» **EXTRACTED RECORDS**:

■ ■ ■

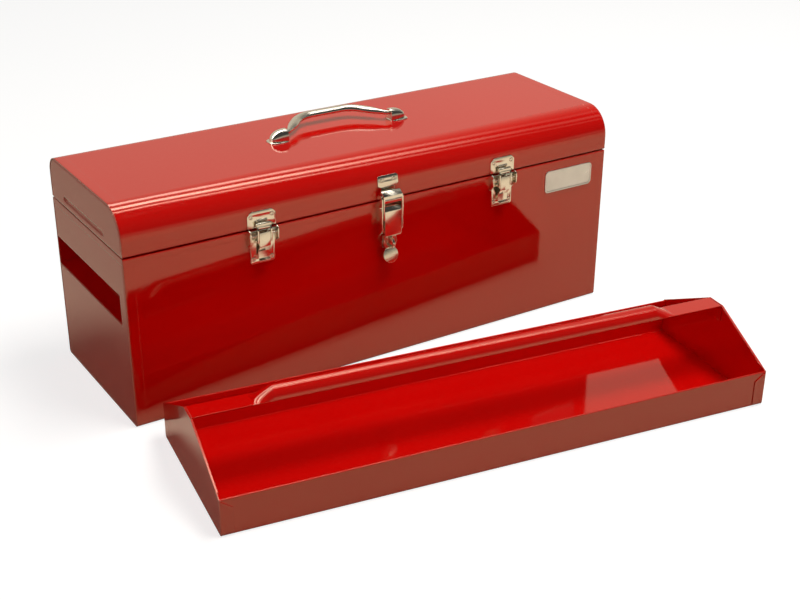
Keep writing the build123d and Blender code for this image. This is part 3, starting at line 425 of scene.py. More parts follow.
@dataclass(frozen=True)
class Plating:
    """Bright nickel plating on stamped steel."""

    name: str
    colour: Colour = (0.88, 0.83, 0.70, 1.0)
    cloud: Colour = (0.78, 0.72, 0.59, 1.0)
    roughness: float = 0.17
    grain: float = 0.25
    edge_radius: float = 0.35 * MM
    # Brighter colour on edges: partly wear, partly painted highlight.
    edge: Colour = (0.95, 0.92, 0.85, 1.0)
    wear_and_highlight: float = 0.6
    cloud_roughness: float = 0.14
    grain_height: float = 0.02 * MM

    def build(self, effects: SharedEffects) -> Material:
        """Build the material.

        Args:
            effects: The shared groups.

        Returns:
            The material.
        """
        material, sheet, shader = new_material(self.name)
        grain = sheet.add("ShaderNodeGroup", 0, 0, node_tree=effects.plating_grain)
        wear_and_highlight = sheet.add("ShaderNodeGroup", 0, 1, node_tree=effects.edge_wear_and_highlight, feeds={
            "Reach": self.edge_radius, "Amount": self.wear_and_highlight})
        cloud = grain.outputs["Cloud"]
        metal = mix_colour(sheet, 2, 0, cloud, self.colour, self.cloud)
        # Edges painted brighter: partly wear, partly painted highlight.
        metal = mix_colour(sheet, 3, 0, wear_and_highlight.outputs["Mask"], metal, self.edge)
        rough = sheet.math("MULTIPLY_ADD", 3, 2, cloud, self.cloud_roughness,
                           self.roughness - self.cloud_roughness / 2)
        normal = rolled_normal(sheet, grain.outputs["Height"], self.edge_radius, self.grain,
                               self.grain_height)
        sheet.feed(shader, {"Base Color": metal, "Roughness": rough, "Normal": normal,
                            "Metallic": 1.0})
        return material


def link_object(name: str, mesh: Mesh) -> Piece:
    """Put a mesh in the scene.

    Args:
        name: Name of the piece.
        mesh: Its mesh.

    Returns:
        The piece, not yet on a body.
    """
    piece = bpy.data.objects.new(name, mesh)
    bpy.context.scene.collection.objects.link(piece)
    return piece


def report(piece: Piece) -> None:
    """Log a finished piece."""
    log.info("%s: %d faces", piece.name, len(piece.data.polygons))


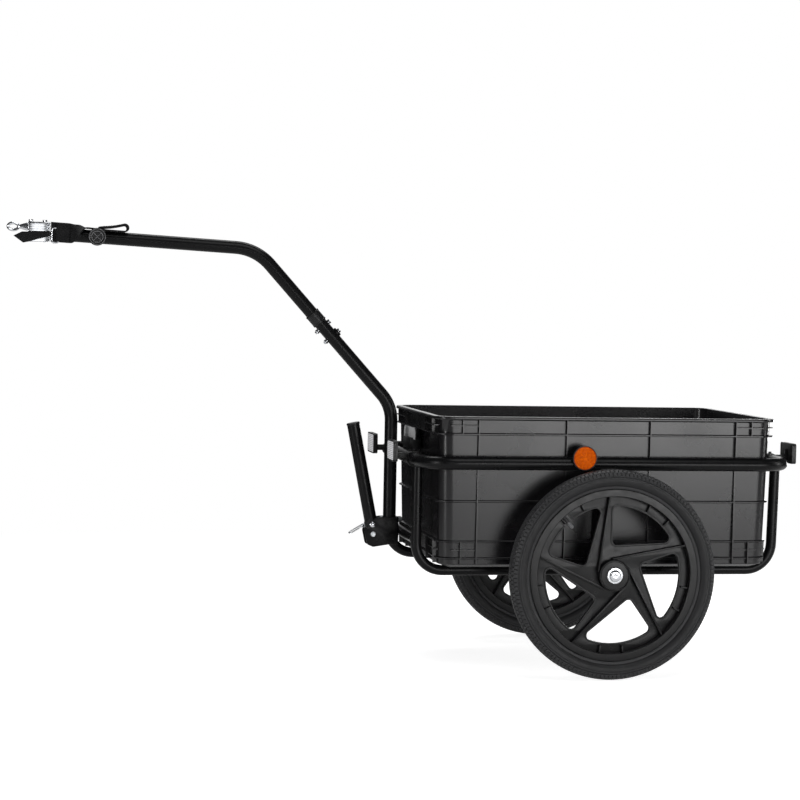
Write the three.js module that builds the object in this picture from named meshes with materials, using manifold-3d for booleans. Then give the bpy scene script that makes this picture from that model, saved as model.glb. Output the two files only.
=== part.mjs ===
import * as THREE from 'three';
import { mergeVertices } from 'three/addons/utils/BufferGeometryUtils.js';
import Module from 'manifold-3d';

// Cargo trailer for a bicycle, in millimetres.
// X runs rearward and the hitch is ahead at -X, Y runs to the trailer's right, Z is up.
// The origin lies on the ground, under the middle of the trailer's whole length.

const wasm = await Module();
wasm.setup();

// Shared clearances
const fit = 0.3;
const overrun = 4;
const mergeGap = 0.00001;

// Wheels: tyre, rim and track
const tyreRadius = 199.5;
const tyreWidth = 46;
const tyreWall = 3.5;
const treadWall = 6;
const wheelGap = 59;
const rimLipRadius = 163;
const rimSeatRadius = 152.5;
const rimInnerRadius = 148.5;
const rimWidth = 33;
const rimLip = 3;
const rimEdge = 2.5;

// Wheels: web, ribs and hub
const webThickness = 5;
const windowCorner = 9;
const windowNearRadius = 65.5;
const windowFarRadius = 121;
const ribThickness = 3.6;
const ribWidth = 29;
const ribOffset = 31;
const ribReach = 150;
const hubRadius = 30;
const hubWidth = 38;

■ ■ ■

» **TASK GOAL**:
Repeat every record, keeping each word and mark exactly as it is.

» **FULL SOLUTION**:
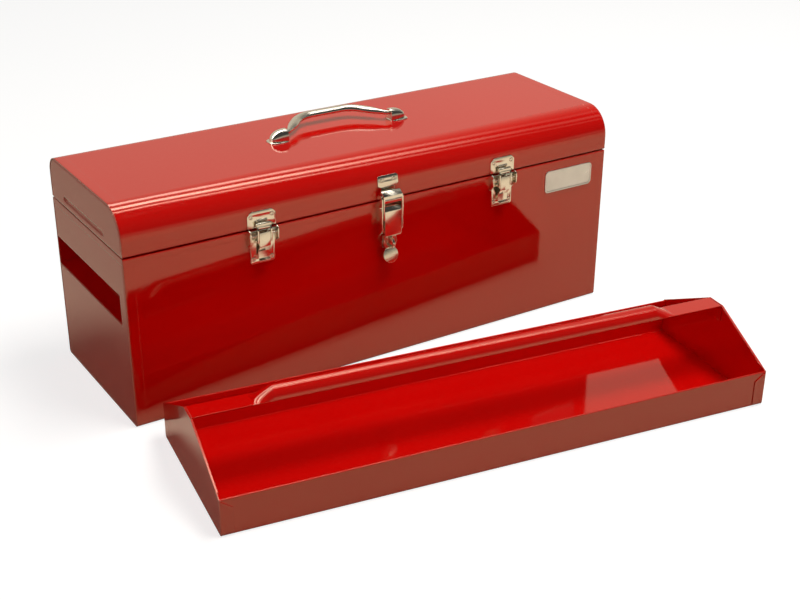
Keep writing the build123d and Blender code for this image. This is part 3, starting at line 425 of scene.py. More parts follow.
@dataclass(frozen=True)
class Plating:
    """Bright nickel plating on stamped steel."""

    name: str
    colour: Colour = (0.88, 0.83, 0.70, 1.0)
    cloud: Colour = (0.78, 0.72, 0.59, 1.0)
    roughness: float = 0.17
    grain: float = 0.25
    edge_radius: float = 0.35 * MM
    # Brighter colour on edges: partly wear, partly painted highlight.
    edge: Colour = (0.95, 0.92, 0.85, 1.0)
    wear_and_highlight: float = 0.6
    cloud_roughness: float = 0.14
    grain_height: float = 0.02 * MM

    def build(self, effects: SharedEffects) -> Material:
        """Build the material.

        Args:
            effects: The shared groups.

        Returns:
            The material.
        """
        material, sheet, shader = new_material(self.name)
        grain = sheet.add("ShaderNodeGroup", 0, 0, node_tree=effects.plating_grain)
        wear_and_highlight = sheet.add("ShaderNodeGroup", 0, 1, node_tree=effects.edge_wear_and_highlight, feeds={
            "Reach": self.edge_radius, "Amount": self.wear_and_highlight})
        cloud = grain.outputs["Cloud"]
        metal = mix_colour(sheet, 2, 0, cloud, self.colour, self.cloud)
        # Edges painted brighter: partly wear, partly painted highlight.
        metal = mix_colour(sheet, 3, 0, wear_and_highlight.outputs["Mask"], metal, self.edge)
        rough = sheet.math("MULTIPLY_ADD", 3, 2, cloud, self.cloud_roughness,
                           self.roughness - self.cloud_roughness / 2)
        normal = rolled_normal(sheet, grain.outputs["Height"], self.edge_radius, self.grain,
                               self.grain_height)
        sheet.feed(shader, {"Base Color": metal, "Roughness": rough, "Normal": normal,
                            "Metallic": 1.0})
        return material


def link_object(name: str, mesh: Mesh) -> Piece:
    """Put a mesh in the scene.

    Args:
        name: Name of the piece.
        mesh: Its mesh.

    Returns:
        The piece, not yet on a body.
    """
    piece = bpy.data.objects.new(name, mesh)
    bpy.context.scene.collection.objects.link(piece)
    return piece


def report(piece: Piece) -> None:
    """Log a finished piece."""
    log.info("%s: %d faces", piece.name, len(piece.data.polygons))


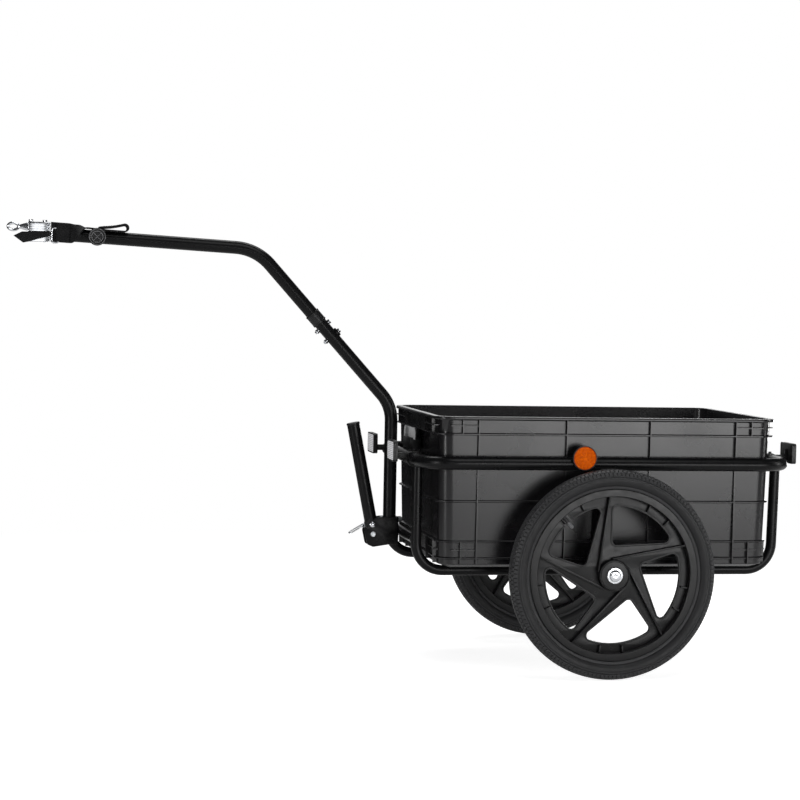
Write the three.js module that builds the object in this picture from named meshes with materials, using manifold-3d for booleans. Then give the bpy scene script that makes this picture from that model, saved as model.glb. Output the two files only.
=== part.mjs ===
import * as THREE from 'three';
import { mergeVertices } from 'three/addons/utils/BufferGeometryUtils.js';
import Module from 'manifold-3d';

// Cargo trailer for a bicycle, in millimetres.
// X runs rearward and the hitch is ahead at -X, Y runs to the trailer's right, Z is up.
// The origin lies on the ground, under the middle of the trailer's whole length.

const wasm = await Module();
wasm.setup();

// Shared clearances
const fit = 0.3;
const overrun = 4;
const mergeGap = 0.00001;

// Wheels: tyre, rim and track
const tyreRadius = 199.5;
const tyreWidth = 46;
const tyreWall = 3.5;
const treadWall = 6;
const wheelGap = 59;
const rimLipRadius = 163;
const rimSeatRadius = 152.5;
const rimInnerRadius = 148.5;
const rimWidth = 33;
const rimLip = 3;
const rimEdge = 2.5;

// Wheels: web, ribs and hub
const webThickness = 5;
const windowCorner = 9;
const windowNearRadius = 65.5;
const windowFarRadius = 121;
const ribThickness = 3.6;
const ribWidth = 29;
const ribOffset = 31;
const ribReach = 150;
const hubRadius = 30;
const hubWidth = 38;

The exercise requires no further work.